Metaphysics as poetry

ANOTHER blank page...
     No two blank pages are the same, you should know that. Because your situation — sitting here, today, not yesterday, not last week — is different. Not just different, unique. You have never been here before.
     'Travelling through time at one hour per hour.' (Thank you, Craig, for that thought.) We are all time travellers.
     'The meaning of life is one's attitude towards time.' — If there can be many attitudes towards time, then life has many meanings. Q.E.D.
     The topic for the day is metaphysics. Possible? Impossible? What is metaphysics, anyway? What is it after?
     Here's what we know:
     In metaphysics, there can be no indubitable 'axioms', no 'necessary principles'. Descartes' geometrical method is a fraud. You only get out what you put in. The solution? Reductio ad absurdum, the logician's old standby. All assumptions are discharged, because your conclusion is essentially negative.
     And there's the rub: If metaphysics is a series of negatives then it has no positive content. Obviously. The notion of 'metaphysical knowledge', if not empty, is irredeemably banal. A series of signs planted along the road: 'Don't go there... don't go there... don't go there.'
     Banal 'knowledge' is still knowledge. But can we even claim that?
     According to the Ancient Greek sceptic Pyrrho, for every argument there is an equally compelling counter-argument. This isn't a priori claim, just a testable observation about what actually happens when philosophers get together and argue over a point. (You can verify this by paying a visit to any philosophy seminar.) So you can't even 'prove' a negative without someone raising an objection.
     The classic empiricists (Locke, or Hume, for example) dismissed metaphysics as logomachy. We are just bandying words about whose meaning is not associated with any discernible 'idea'. If no 'idea' is expressed then the negation of a metaphysical claim has no more meaning than the original claim.
     Wittgenstein in the Tractatus added a new twist: the only meaningful propositions are those that have truth conditions, and truth conditions necessarily relate to the existence or non-existence of contingent states of affairs. This applies equally to a proposition or its negation. So no room for metaphysics there.
     Finally, the most famous (or infamous) objection: the Verification Principle.

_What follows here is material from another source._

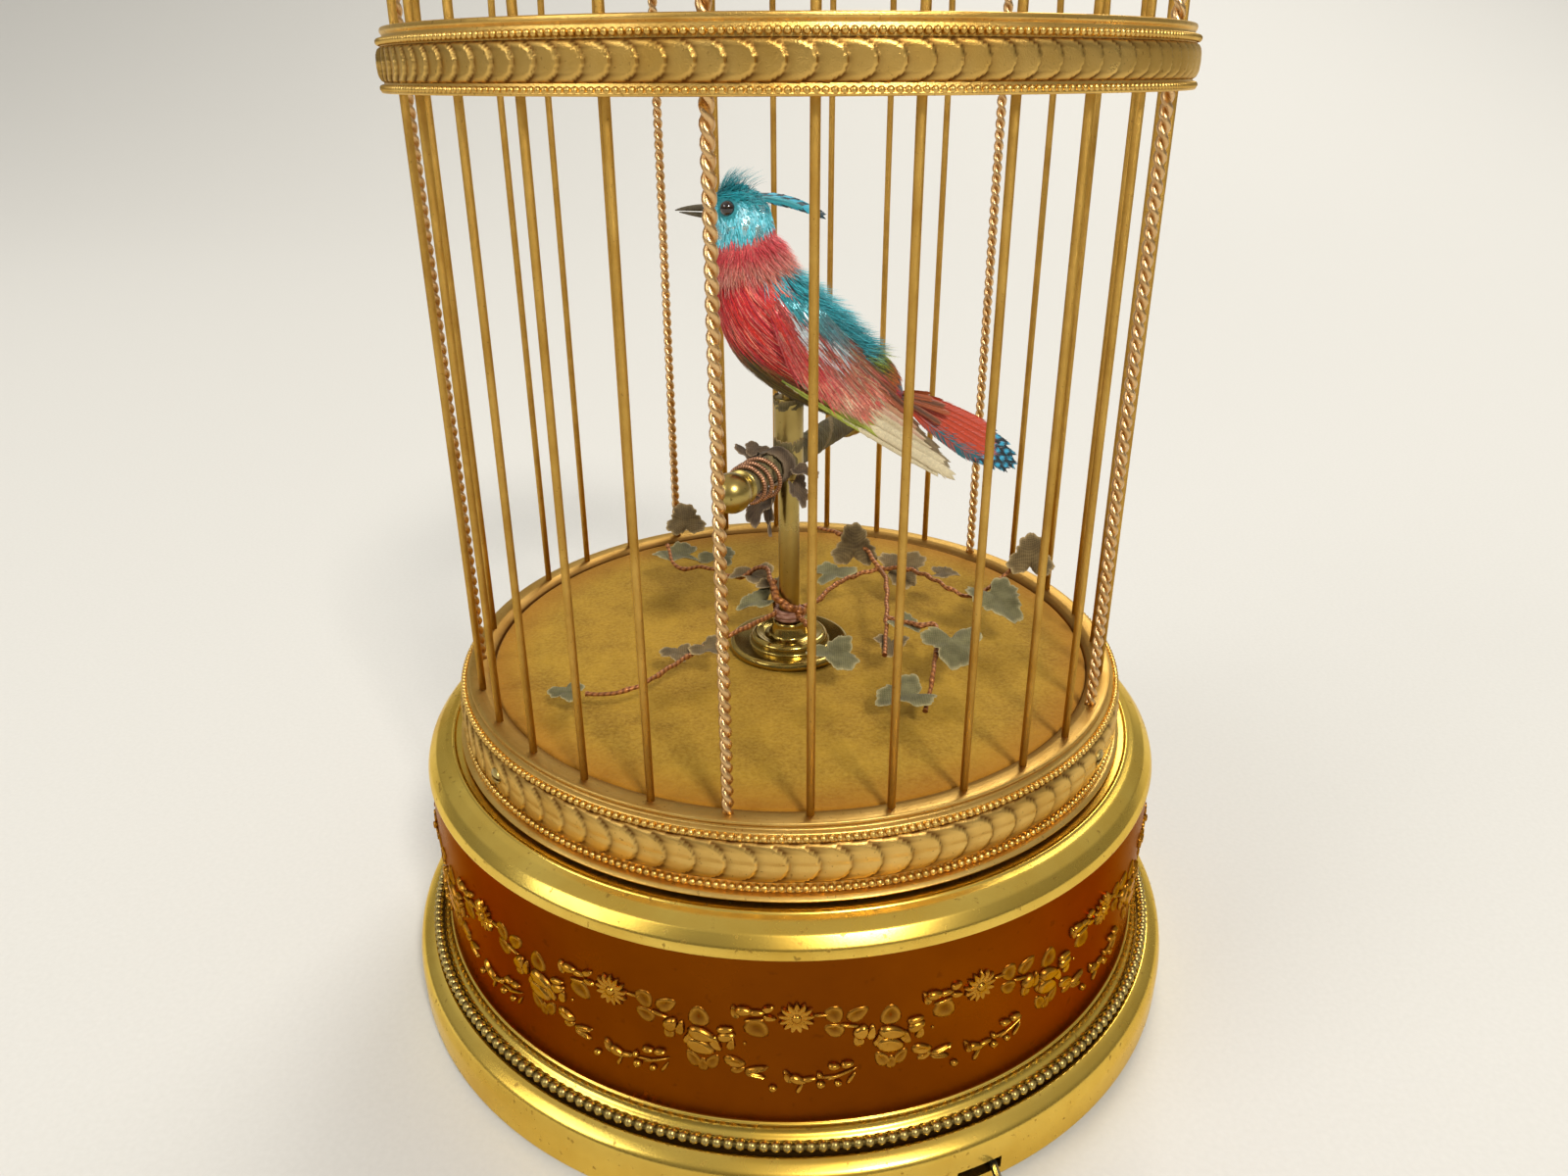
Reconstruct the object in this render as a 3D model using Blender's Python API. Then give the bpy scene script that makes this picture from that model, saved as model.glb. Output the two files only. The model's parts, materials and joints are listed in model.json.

     Coming out of the Vienna Circle, the notion that to be meaningful a proposition must be 'empirically verifiable' is the most dubious of all the objections, but not on that account the least worrying. You don't have to assert the verification principle (which, according to some, would be a 'metaphysical' claim) but just shrug: if a metaphysical claim does not impinge in any way on experience, then how can it possibly make a difference to the world as we experience it?
     So, metaphysics is impossible. Or, even granting that it may be possible, it is only possible in some bastardized, truncated form. You're trying to square the circle.
     However, all these objections are based on the assumption that there is some 'Question' that metaphysics seeks to answer.
     What if the real topic is the questioner?
     Now the axis of the investigation has been turned through 180 degrees. We are not looking out onto the world. We are looking at a mirror: know thyself.
     The answer is in here, maybe not in the way that Plato meant (the soul is 'akin to the Forms', he says in the Phaedo) but in some way, yet to be determined.
     And this is why we write. Because, through writing, what is inside emerges into the world, takes form, becomes real.
     The Verificationists (Ayer, Carnap etc.) said that metaphysics should be seen as a form of poetry. Maybe they were right, after all. Poetry speaks to the universal conditions of human sensibility. Which implies that there is a third class of propositions, neither 'contingent' nor 'necessary', whose function is purely to express.
     Exactly what metaphysical propositions 'express' is something we have yet to determine. (It would be a logical fallacy to deduce from the propositions, 'poetry expresses', 'metaphysics expresses' that metaphysics is poetry.)